Common Position Trading Mistakes
- Checking positions too frequently and overreacting to daily moves
- Taking profits too early on big winners
- Not using trailing stops and watching gains evaporate
- Averaging down on losers instead of cutting losses
- Overconcentrating in one position or sector
- Abandoning the strategy during normal pullbacks
- Using stops that are too tight for the timeframe
Track Your Position Trades
Pro Trader Dashboard helps you monitor long-term positions and analyze your portfolio performance over time.
Summary
Position trading captures major market trends by holding positions for weeks to months.

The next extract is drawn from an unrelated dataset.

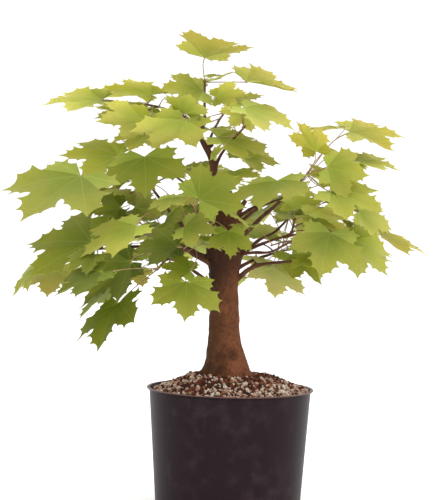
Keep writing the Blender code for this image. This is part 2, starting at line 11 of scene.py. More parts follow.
import bpy
from bpy.props import FloatProperty, FloatVectorProperty, IntProperty, PointerProperty
from mathutils import Matrix, Vector, noise
from mathutils.bvhtree import BVHTree


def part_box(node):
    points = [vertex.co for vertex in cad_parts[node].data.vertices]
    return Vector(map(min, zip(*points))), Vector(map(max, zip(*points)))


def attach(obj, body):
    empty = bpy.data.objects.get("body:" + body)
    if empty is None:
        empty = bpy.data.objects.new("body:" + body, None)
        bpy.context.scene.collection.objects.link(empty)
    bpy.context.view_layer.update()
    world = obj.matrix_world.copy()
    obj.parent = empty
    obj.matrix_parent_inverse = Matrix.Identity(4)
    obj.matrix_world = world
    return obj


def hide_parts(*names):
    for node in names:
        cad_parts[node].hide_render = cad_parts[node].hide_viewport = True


bl_info = {
    "name": "Norway Maple Bonsai",
    "version": (1, 0, 0),
    "blender": (4, 5, 0),
    "location": "View3D > Sidebar > Bonsai",
    "description": "Builds the finished bonsai, its pot and its soil around the packed frame",
    "category": "Object",
}

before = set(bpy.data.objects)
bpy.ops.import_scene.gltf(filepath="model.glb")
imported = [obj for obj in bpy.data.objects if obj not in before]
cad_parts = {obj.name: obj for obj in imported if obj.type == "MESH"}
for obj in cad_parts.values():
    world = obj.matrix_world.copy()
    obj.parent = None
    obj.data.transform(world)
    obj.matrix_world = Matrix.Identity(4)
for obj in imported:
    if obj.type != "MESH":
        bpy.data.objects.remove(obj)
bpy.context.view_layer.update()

MM = 0.001
WELD = 0.00001
ON_RING = 0.00002
UP = Vector((0.0, 0.0, 1.0))
POT_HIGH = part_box("pot")[1]
RIM_RADIUS = POT_HIGH.x
RIM_HEIGHT = POT_HIGH.z

# Limbs: base and tip radius in mm, and route to the tip in mm, as in the source.
LIMBS = {
    "leader": (8.4, 1.9, (
        (-14, 3, 408), (-26, 5, 454), (-33, 3, 487), (-49, 0, 517), (-44, 0, 536), (-44, 0, 560))),
    "bough_right_low": (3.4, 1.8, (
        (-1, 0, 313), (10, -8, 323), (27, -15, 337), (51, -28, 343), (88, -48, 347))),
    "bough_right_mid": (2.6, 1.6, (
        (-4, -4, 343), (13, -14, 354), (28, -24, 357), (49, -40, 358), (66, -58, 367))),
    "bough_right_hub": (3.0, 1.8, ((-2, -2, 350), (23, -10, 362), (46, -15, 372), (70, -20, 380))),
    "bough_right_back": (2.8, 1.7, (
        (-2, 6, 349), (20, 14, 362), (38, 26, 376), (59, 40, 387), (74, 52, 402))),
    "bough_right_high": (3.5, 1.9, (
        (-5, 0, 368), (17, -7, 384), (37, -16, 405), (54, -26, 420), (86, -46, 452))),
    "bough_front_right": (3.0, 1.8, (
        (-4, -2, 396), (10, -22, 408), (30, -56, 420), (46, -84, 428))),
    "bough_front": (3.4, 1.9, ((-13, 0, 372), (-18, -26, 384), (-30, -62, 394), (-42, -104, 402))),
    "bough_left_low": (3.3, 1.8, ((-18, 0, 305), (-33, -9, 315), (-55, -24, 331), (-80, -45, 344))),
    "bough_left_mid": (3.8, 2.1, (
        (-18, -4, 333), (-36, -14, 343), (-54, -27, 352), (-68, -44, 362))),
    "bough_left_long": (3.6, 1.9, (
        (-18, 2, 342), (-44, -2, 352), (-84, -8, 362), (-124, -20, 362), (-150, -32, 360))),
    "bough_left_high": (3.8, 2.0, (
        (-18, 0, 360), (-40, -10, 371), (-67, -30, 389), (-89, -46, 412), (-108, -58, 436))),
    "bough_back_left": (3.6, 1.9, ((-14, 2, 330), (-32, 24, 344), (-60, 56, 360), (-88, 84, 372))),
    "bough_back_right": (3.5, 1.9, ((-8, 2, 322), (10, 24, 336), (34, 58, 348), (58, 88, 356))),
    "bough_back": (3.5, 1.9, ((-10, 2, 366), (-14, 28, 380), (-18, 66, 402), (-12, 104, 420))),
    "bough_back_high": (3.1, 1.8, ((-8, 2, 396), (-22, 18, 412), (-52, 48, 440), (-80, 74, 462))),
    "bough_back_top": (3.1, 1.8, ((-4, 2, 386), (10, 18, 400), (40, 48, 424), (74, 78, 438))),
    "limb_top_left": (2.4, 1.6, ((-50, 0, 514), (-62, -6, 536), (-80, -10, 546), (-96, -13, 551))),
    "limb_top_right": (2.6, 1.6, ((-29, 3, 472), (-19, -12, 492), (-6, -26, 508))),
    "limb_top_back": (2.4, 1.6, ((-40, 2, 500), (-34, 22, 520), (-26, 48, 540))),
}
# Pruned stubs: foot and end in mm, foot and end radius in mm.
STUBS = (
    ((4, -5, 412), (16, -9, 429), 4.2, 3.0),
    ((-6, -6, 418), (-5, -8, 436), 3.2, 2.3),
    ((26, -15, 334), (31, -17, 345), 2.2, 1.5),
    ((68, -20, 379), (90, -27, 384), 1.9, 1.4),
    ((-40, 3, 500), (-31, 0, 506), 3.2, 2.4),
)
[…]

Using weekly and monthly charts, position traders identify long-term uptrends and enter on breakouts or pullbacks. The key is using wide stops to avoid being shaken out by normal volatility, and trailing stops to ride trends while protecting profits. Position trading requires patience and discipline but offers the advantage of capturing big moves with less time commitment than short-term trading. It is ideal for those who cannot watch markets constantly but still want to actively manage their portfolios.